Namun sayangnya hal itu lama tak terjadi karena Arsenal saban musim justru selalu mengakhiri musim berada di bawah bayang-bayang sang tetangga. Terakhir kali Arsenal finis di atas Tottenham adalah saat Leicester City juara liga di musim 2015/2016, sedang keduanya bertengger sebagai runner-up dan peringkat ketiga liga.
Sisanya hingga musim ini Arsenal selalu gagal merayakan Saint Totteringham Day yang perlahan berubah menjadi Saint Hotspur Day, perayaan khusus yang dirayakan tiap 14 April untuk mengenang kemenangan dramatis Spurs atas Arsenal di semi-final Piala FA 1991.
Jika Liverpool bisa, kenapa Tottenham tidak?
Kembali bertemu Inter di babak grup Liga Champions 2018/2019, Tottenham tak disangka-sangka mampu menemani Barcelona lolos dari babak grup yang juga diisi jawara Eredivisie, PSV Eindhoven. Borussia Dortmund, dan Manchester City, mampu dikangkangi dengan susah payah di dua fase gugur awal sebelum melaju ke semi-final.
Di babak semi-final Tottenham bertemu wakil Belanda lainnya, Ajax Amsterdam, yang baru saja mencuri perhatian khalayak dengan menumbangkan dua klub besar di fase gugur sebelumnya, Real Madrid dan Juventus.
Sontak Matthijs de Ligt dan kolega jadi pujaan baru, diunggulkan banyak petaruh bahkan fans karbit de Godenzonen bermunculan.
“Johan Cruyff Final” kata sebagian orang, final ideal Ajax Amsterdam kontra FC Barcelona, dua klub yang pernah dibela si penyihir lapangan hijau asal Belanda itu.

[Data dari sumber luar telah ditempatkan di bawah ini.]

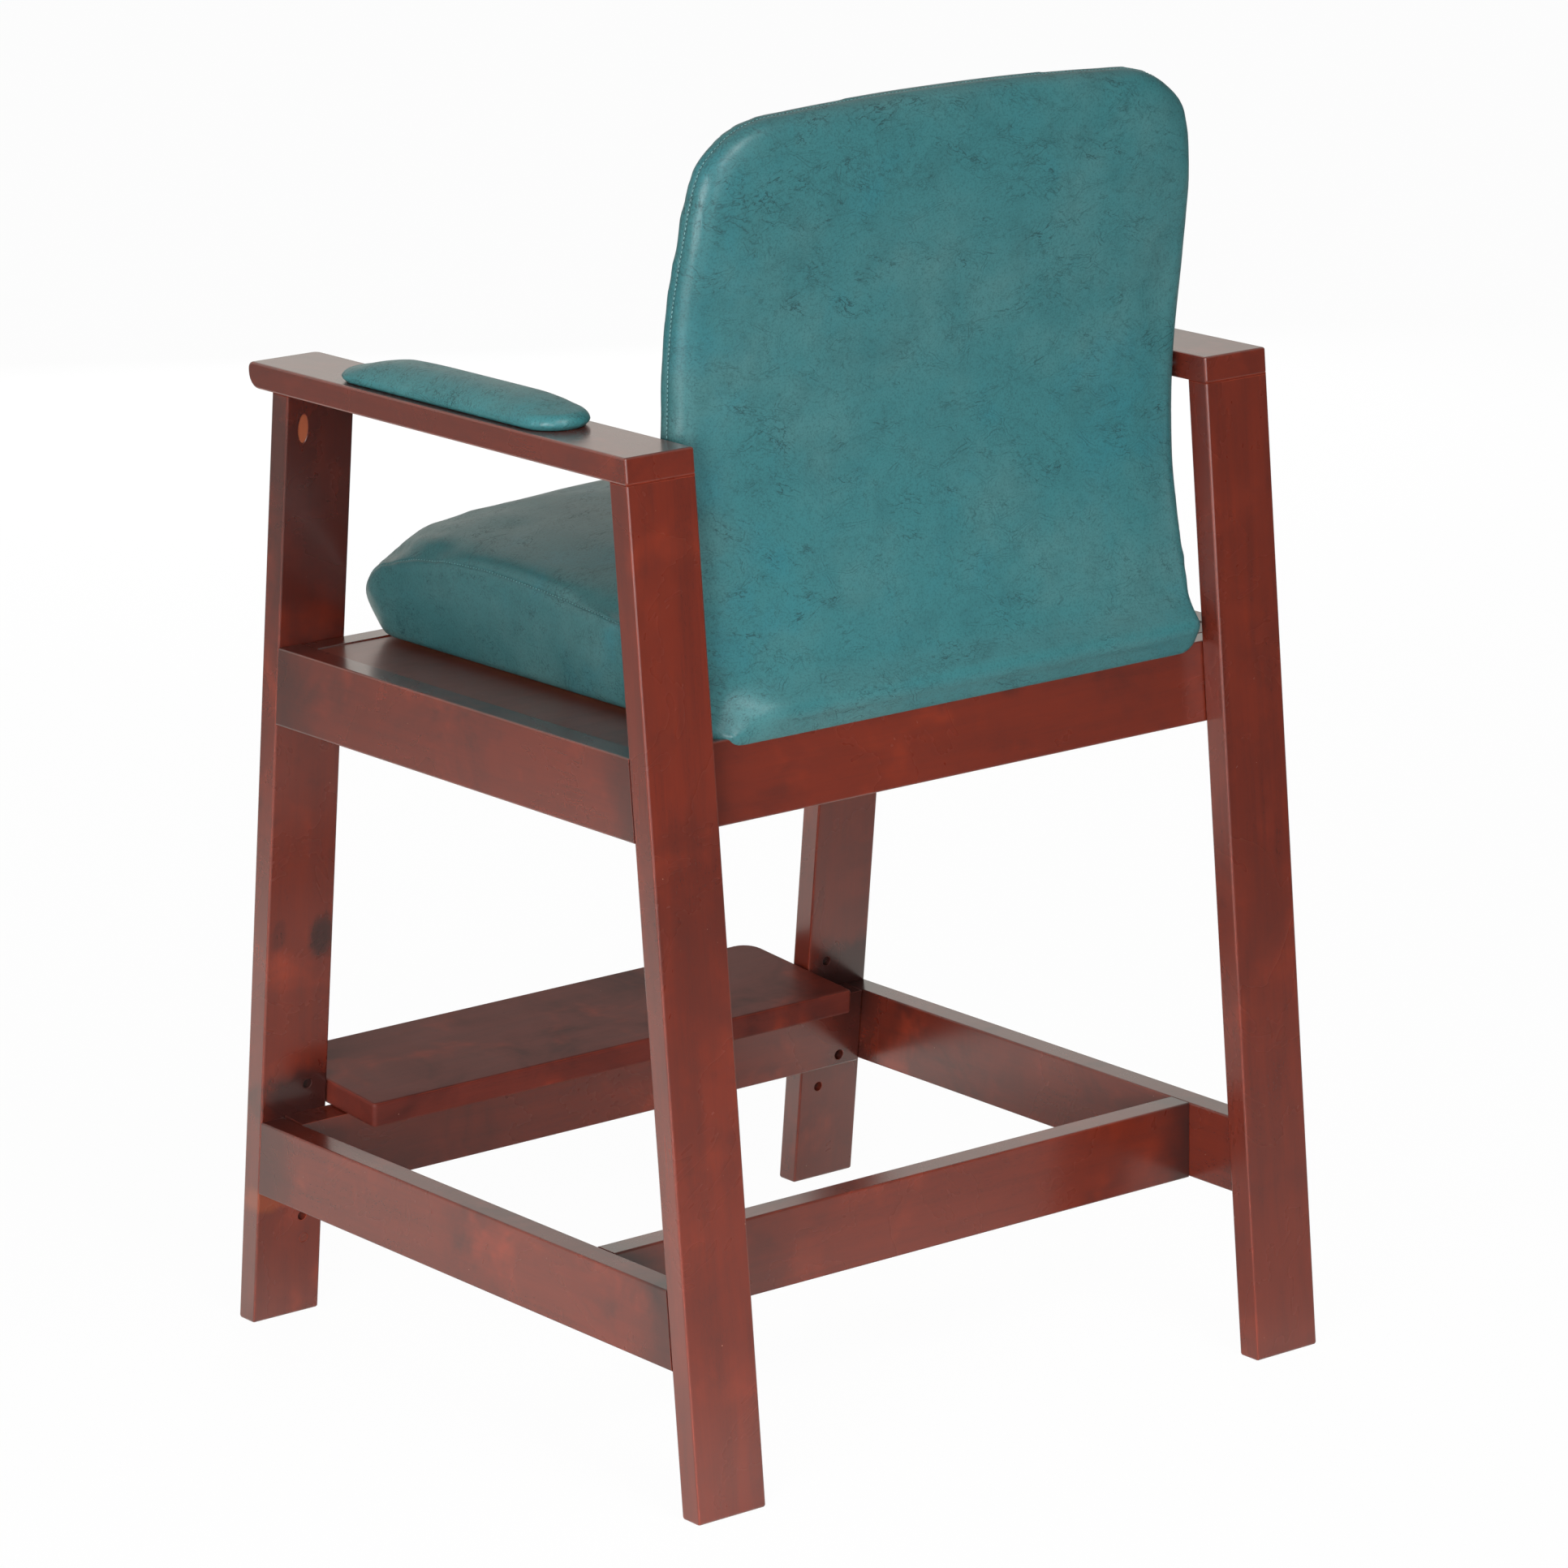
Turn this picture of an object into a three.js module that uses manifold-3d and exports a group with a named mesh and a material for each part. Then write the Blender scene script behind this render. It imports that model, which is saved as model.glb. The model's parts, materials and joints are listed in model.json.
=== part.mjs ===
// A tall wooden hip chair with a padded seat, a padded contoured back, arm pads and a footrest.
// Millimetres, +Z up. The sitter faces -Y, and +X is the sitter's left. The floor is z = 0, and
// x = y = 0 is the middle of the overall width and depth.
import * as THREE from 'three';
import { mergeVertices } from 'three/addons/utils/BufferGeometryUtils.js';
import Module from 'manifold-3d';

// Overall sizes and the level that everything about the seat is measured from
const overallWidth = 635;
const seatTop = 589;               // top of the seat's side rails
const backHeight = 474;            // from the seat board to the top of the back

// Clearances and the finish of wooden edges
const fitGap = 0.3;                // between wooden pieces that meet
const pegGap = 0.2;                // around shanks, plugs and pins
const overrun = 30;                // how far a cutting shape passes what it cuts
const weldDistance = 0.0005;
const edgeEase = 1.6;
const footRound = 2.6;
const arcSteps = 6;
const easeSteps = 2;
const turnedSides = 24;
const screwSides = 12;
const curveSteps = 18;

// Legs
const legWidth = 64.2;
const legDepth = 21.8;             // measured level, from front to back
const footSpan = 607;              // rear face of a front foot to rear face of a rear foot
const frontLeanDegrees = 6.83;     // front legs lean back towards the top
const rearLeanDegrees = 4.8;       // rear legs lean forward towards the top

// Armrests
const armTop = 818;
const armThick = 21.1;
const armOverhang = 33.2;          // past the front leg's front face
const noseTopRound = 6;
const noseUnderRound = 13;
const armEndRound = 2.2;
const armCornerRound = 16;         // inner front corner, seen from above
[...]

Entah siapapun yang juara, Cruyff tentu akan tersenyum lepas di surga.
Baca juga: Menyaksikan Langsung Pesta Juara Ajax
Namun sayang nampaknya ramalan tersebut tak terwujud, pertama karena “calon lawan” Ajax justru takluk di Anfield. Liverpool yang pincang tanpa Mohammed Salah dan Roberto Firmino justru menang 4-0 dengan double brace yang dicetak Georginio Wijnaldum dan penyerang kelas dua asal Belgia, Divock Origi.

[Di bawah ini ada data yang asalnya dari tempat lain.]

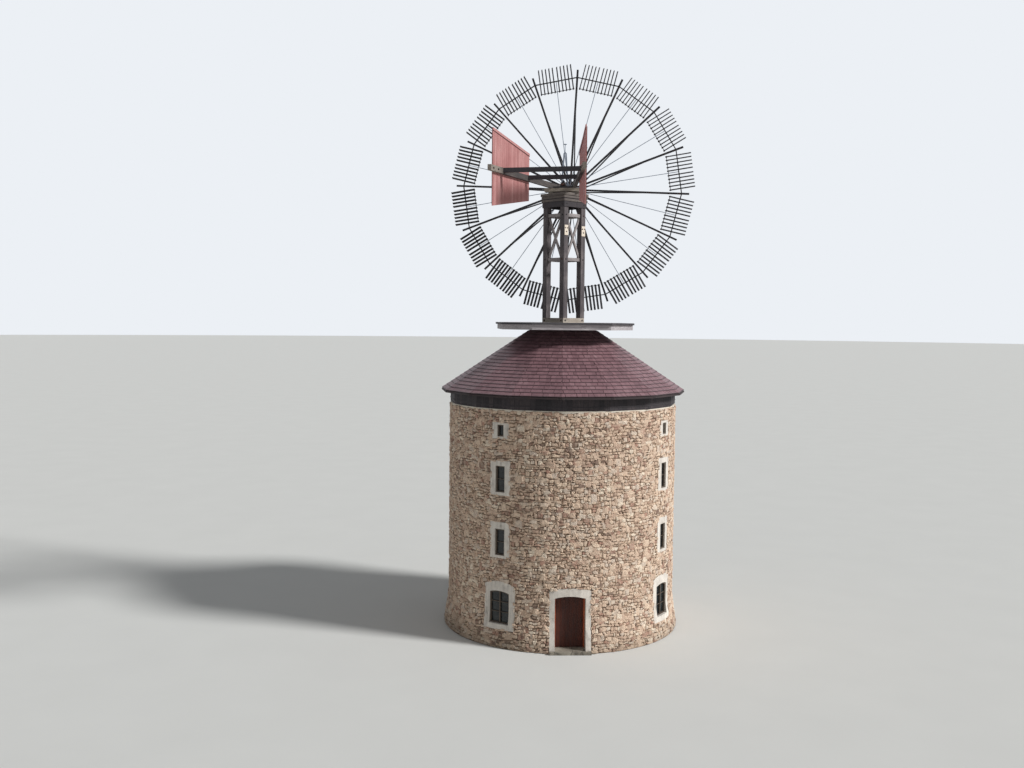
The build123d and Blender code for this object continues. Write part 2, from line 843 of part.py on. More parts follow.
# Mast over the yaw axis: two leaning legs that meet under a cap, a rod on the cap and a disc on the rod
mast_plane = Plane((0, mast_place + mast_bar / 2, beam_top), (1, 0, 0), (0, -1, 0))
shoulder = mast_shoulder - beam_top
with BuildPart() as mast:
    with BuildSketch(mast_plane):
        for hand in (-1, 1):
            with BuildLine():
                Polyline(
                    (hand * (mast_foot - mast_bar), 0),
                    (hand * mast_foot, 0),
                    (hand * mast_shoulder_half, shoulder),
                    (hand * (mast_shoulder_half - mast_bar), shoulder),
                    close=True,
                )
            make_face()
        with BuildLine():
            Polyline(
                (-mast_shoulder_half, shoulder),
                (mast_shoulder_half, shoulder),
                (mast_rod / 2, shoulder + mast_cap),
                (-mast_rod / 2, shoulder + mast_cap),
                close=True,
            )
        make_face()
    extrude(amount=mast_bar)
    rounds = (
        (mast_shoulder + mast_cap, mast_top, mast_rod),
        (mast_top - mast_disc_thickness, mast_top, mast_disc),
    )
    for low, high, across in rounds:
        with BuildSketch(level(low)):
            with Locations((0, mast_place)):
                Circle(across / 2)
        extrude(amount=high - low)
mast.part.label = "mast"
export_step(mast.part, "parts/mast.step")

# Wind shaft, with the hub that holds the arms, the nose that holds their braces and the rod collar
with BuildPart() as wind_shaft:
    with BuildSketch(across_wheel(first_spoke, shaft_end)):
        Circle(shaft_radius)
    extrude(amount=shaft_end - shaft_start)
    with BuildSketch(across_wheel(first_spoke, wheel_place + hub_thickness / 2)):
        RegularPolygon(hub_radius, spoke_count, major_radius=False, rotation=half_pitch)
    extrude(amount=hub_thickness)
    with BuildSketch(across_wheel(first_spoke, nose_place + nose_thickness / 2)):
        RegularPolygon(nose_radius, spoke_count, major_radius=False, rotation=half_pitch)
    extrude(amount=nose_thickness)
    with BuildSketch(across_wheel(first_spoke, collar_place + collar_thickness / 2)):
        RegularPolygon(collar_radius, spoke_count, major_radius=False)
    extrude(amount=collar_thickness)
wind_shaft.part.label = "wind_shaft"
export_step(wind_shaft.part, "parts/wind_shaft.step")

# Arms of the wheel
with BuildPart() as arms:
    for number in range(spoke_count):
        arm_plane = across_wheel(first_spoke + 2 * half_pitch * number, wheel_place + spoke_depth / 2)
        with BuildSketch(arm_plane) as arm:
            with Locations((0, hub_radius)):
                Rectangle(
                    spoke_width, wheel_radius * spoke_reach - hub_radius, align=(Align.CENTER, Align.MIN)
                )
        extrude(arm.sketch, spoke_depth)
arms.part.label = "arms"
export_step(arms.part, "parts/arms.step")

# Raking braces from the nose to the arms
arm_front = wheel_place + spoke_depth / 2
brace_foot = wheel_radius * brace_reach
brace_low = nose_place - wheel_brace / 2
brace_rake = (brace_low - arm_front) / (brace_foot - nose_radius)
with BuildPart() as arm_braces:
    for number in range(spoke_count):
        rake = outline(
            along_wheel(first_spoke + 2 * half_pitch * number),
            [
                (nose_radius, brace_low),
                (nose_radius, brace_low + wheel_brace),
                (brace_foot + wheel_brace / brace_rake, arm_front),
                (brace_foot, arm_front),
            ],
        )
        extrude(rake, wheel_brace / 2, both=True)
arm_braces.part.label = "arm_braces"
export_step(arm_braces.part, "parts/arm_braces.step")

# Rods from the collar to the middle of each panel
rod_end = rail_distance - wheel_rail / 2
with BuildPart() as panel_rods:
    for number in range(spoke_count):
        rake = outline(
            along_wheel(first_spoke + 2 * half_pitch * (number + 0.5)),
            [
                (collar_radius, collar_place - rod / 2),
                (collar_radius, collar_place + rod / 2),
                (rod_end, wheel_place + rod / 2),
                (rod_end, wheel_place - rod / 2),
            ],
        )
        extrude(rake, rod / 2, both=True)
panel_rods.part.label = "panel_rods"
export_step(panel_rods.part, "parts/panel_rods.step")


# Half the length of a rail between two arms, at a distance from the wheel's centre
def rail_half(distance):
    return distance * tan(radians(half_pitch)) - spoke_width / 2 / cos(radians(half_pitch))


# One panel: slats set at a pitch, held by a rail between the arms and a lighter one inside it
def panel(angle):
    slat_root = Plane(
        Vector(sin(radians(angle)), 0, cos(radians(angle))) * slat_inner + Vector(0, wheel_place, hub_height),
        (cos(radians(angle)), 0, -sin(radians(angle))),
        (sin(radians(angle)), 0, cos(radians(angle))),
    )
    with BuildPart() as piece:
        with BuildSketch(slat_root) as slats:
            for number in range(slat_count):
                for hand in (-1, 1):
                    with Locations((hand * (slat_gap / 2 + slat_spacing * number), 0)):
                        Rectangle(slat_thickness, slat_width, rotation=slat_pitch)
        extrude(slats.sketch, slat_outer - slat_inner)
        low = rail_distance - wheel_rail / 2
        high = rail_distance + wheel_rail / 2
        with BuildSketch(across_wheel(angle, wheel_place + wheel_rail / 2)) as middle_rail:
            with BuildLine():
                Polyline(
                    (-rail_half(low), low),
                    (rail_half(low), low),
                    (rail_half(high), high),
                    (-rail_half(high), high),
                    close=True,
                )
            make_face()
        extrude(middle_rail.sketch, wheel_rail)
        inner_place = wheel_place + inner_rail_shift + inner_rail / 2
        with BuildSketch(across_wheel(angle, inner_place)) as inner:
            with Locations((0, inner_rail_distance)):
                Rectangle(2 * (slat_reach + rail_overhang), inner_rail)
        extrude(inner.sketch, inner_rail)
    return piece.part


# Sixteen panels, four to a quarter of the wheel
quarter = spoke_count // 4
for number, sail_name in enumerate(["sails_top_right", "sails_bottom_right", "sails_bottom_left", "sails_top_left"]):
    with BuildPart() as sails:
        for place in range(quarter):
            add(panel(first_spoke + 2 * half_pitch * (number * quarter + place + 0.5)))
    sails.part.label = sail_name
    export_step(sails.part, f"parts/{sail_name}.step")
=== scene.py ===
from math import cos, hypot, pi, radians, sin, tan

import bpy
from mathutils import Matrix, Vector


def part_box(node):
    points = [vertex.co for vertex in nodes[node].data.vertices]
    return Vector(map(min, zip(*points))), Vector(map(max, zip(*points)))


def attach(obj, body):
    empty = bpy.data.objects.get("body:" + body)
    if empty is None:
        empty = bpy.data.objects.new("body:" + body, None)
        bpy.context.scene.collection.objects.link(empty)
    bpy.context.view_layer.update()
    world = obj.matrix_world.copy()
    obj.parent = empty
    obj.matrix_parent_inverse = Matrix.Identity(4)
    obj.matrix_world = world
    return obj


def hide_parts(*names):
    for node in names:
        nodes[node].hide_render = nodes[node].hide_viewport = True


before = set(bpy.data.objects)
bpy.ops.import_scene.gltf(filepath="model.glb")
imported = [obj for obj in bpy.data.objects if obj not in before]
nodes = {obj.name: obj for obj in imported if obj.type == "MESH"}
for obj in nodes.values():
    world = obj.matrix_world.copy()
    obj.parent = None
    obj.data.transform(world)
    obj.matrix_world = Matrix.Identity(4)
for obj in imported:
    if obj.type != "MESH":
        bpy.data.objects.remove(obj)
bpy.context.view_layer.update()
scene = bpy.context.scene
print("frame loaded,", len(nodes), "nodes")

# Sizes of the mill that the added pieces follow, in metres and degrees
mill = {
    "front": -80.1,             # bearing of the side that faces the camera
    "wallRadius": 4.32, "footRadius": 4.5, "flareTop": 1.2,
    "wallTop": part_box("wall_plain_back")[1].z,
    "roofSides": 16, "eaveRadius": 4.7, "eaveTop": 9.01,
    "roofTop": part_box("roof_curb")[1].z,
    "roofTopRadius": 1.22,
    "corniceRadius": 4.34,
    "deckSpan": 5.06,
    "deckCorner": 4.0131,       # across the deck's middle plus along it, at its cut corners
    "clear": 0.004,             # that stones and shingles keep below the tops of wall and roof
    "hubHeight": 16.83, "wheelPlace": 1.25, "firstSpoke": 3.0,
    "boomSlope": 0.231, "boomSpread": 0.34,
}
doorBearing = mill["front"] + 5
windowBearings = [mill["front"] - 30 + 90 * turn for turn in range(4)]
deckBearing = mill["front"] + 7.3
trestleBearing = mill["front"] + 45

# Window rows: opening width, sill, head, then the surround's width, foot, top and arch rise
windowRows = [
    (0.82, 0.83, 2.02, 1.28, 0.64, 2.37, 0.16),
    (0.40, 3.30, 4.25, 0.82, 3.20, 4.50, 0.0),
    (0.39, 5.57, 6.51, 0.84, 5.46, 6.70, 0.0),
    (0.27, 7.56, 7.98, 0.69, 7.48, 8.06, 0.0),
]
doorSurround = (1.48, 0.0, 2.30, 0.09)    # width, foot, top, arch rise


# A socket that carries a number, so that an expression on it adds its Math nodes
def sumOf(operation, swapped=False):
    def apply(self, *other):
        pair = (*other, self) if swapped else (self, *other)
        return self.tree.node("ShaderNodeMath", {"operation": operation}, pair)
    return apply


class Num:
    def __init__(self, tree, socket):
        self.tree = tree
        self.socket = socket

    def also(self, output):
        return Num(self.tree, self.socket.node.outputs[output])

    __add__ = sumOf("ADD")
    __radd__ = sumOf("ADD", True)
    __sub__ = sumOf("SUBTRACT")
    __rsub__ = sumOf("SUBTRACT", True)
    __mul__ = sumOf("MULTIPLY")
    __rmul__ = sumOf("MULTIPLY", True)
    __truediv__ = sumOf("DIVIDE")
    __rtruediv__ = sumOf("DIVIDE", True)
    __mod__ = sumOf("FLOORED_MODULO")
    __pow__ = sumOf("POWER")
    __gt__ = sumOf("GREATER_THAN")
    __lt__ = sumOf("LESS_THAN")
    __abs__ = sumOf("ABSOLUTE")
    least = sumOf("MINIMUM")
    most = sumOf("MAXIMUM")
    turnOf = sumOf("ARCTAN2")
    cosine = sumOf("COSINE")
    sine = sumOf("SINE")
    rounded = sumOf("ROUND")
    floored = sumOf("FLOOR")
    sign = sumOf("SIGN")
    root = sumOf("SQRT")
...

Kemenangan The Reds setidaknya memantik asa di dada para penggawa Tottenham untuk melakukan skenario serupa.
“Jika mereka (Liverpool) bisa, kenapa kita (Tottenham) tidak?,” mungkin begitu kata mereka sehari kemudian ketika menginjakkan kaki di atas rumput Johan Cruyff Arena Kamis (9/5) dini hari.
Namun alih-alih mengejutkan publik Amsterdam, dua gol Ajax di babak pertama seakan meruntuhkan moral si Ayam Jago. Anak-anak dewa kini memimpin tiga gol dan sedang mempersiapkan pesta di rumah sendiri.
Siapa sangka, takdir berkata lain. Hat-trick pemain sayap asal Brasil, Lucas Moura, mampu mengantarkan Tottenham melaju ke partai final dengan agresivitas gol tandang. Perasaan campur aduk jelas berkecamuk di dada para pemain. Erik Lamela, bahkan mengatakan perasaan ini seperti menaiki roller coaster.
Satu lagi anti-tesis segala ketidakmapanan Tottenham berhasil dicapai musim ini: final Liga Champions. Atau bahkan sebenarnya kita harus pelan-pelan membuang anggapan bahwa Spurs tidak layak disejajarkan dengan klub besar Inggris lainnya. Bahkan sekalipun Manchester City berhasil merayakan gelar back to back, mereka tak mampu melakukan hal yang sama di Benua Biru.
Satu hal yang mungkin bisa jadi pelecut semangat Harry Kane dan kawan-kawan adalah fakta bahwa sepanjang sejarah berdirinya klub, mereka pernah menjadi yang terbaik di antara jawara Eropa lainnya kala memenangkan Piala Winners di tahun 1963.
Di final yang digelar di stadion De Kuip, Rotterdam itu Danny Blanchflower dan kawan-kawan mampu menumbangkan jawara Liga Spanyol, Atletico Madrid, dengan skor telak 5-1.
Menengok ke belakang, Spurs kini memiliki segala aspek untuk menjadi klub besar di Inggris, mereka tak perlu khawatir dicap sebagai tim yang tak layak berlaga di kompetisi antarklub Eropa. Stadion baru sudah tersedia, materi tim kelas wahid yang diarsiteki pelatih jenius pun mereka punya.
Mungkin awal Juni nanti, jika saja The Lilywhites mampu mengangkat ‘Si Kuping Besar’ segalanya akan berubah. Derajat mereka terangkat, segala mata akan memandang iri pada mereka. Dan ya, trofi Liga Champions adalah anti-tesis segala ketidakmapanan Tottenham Hotspur selama ini. COYS!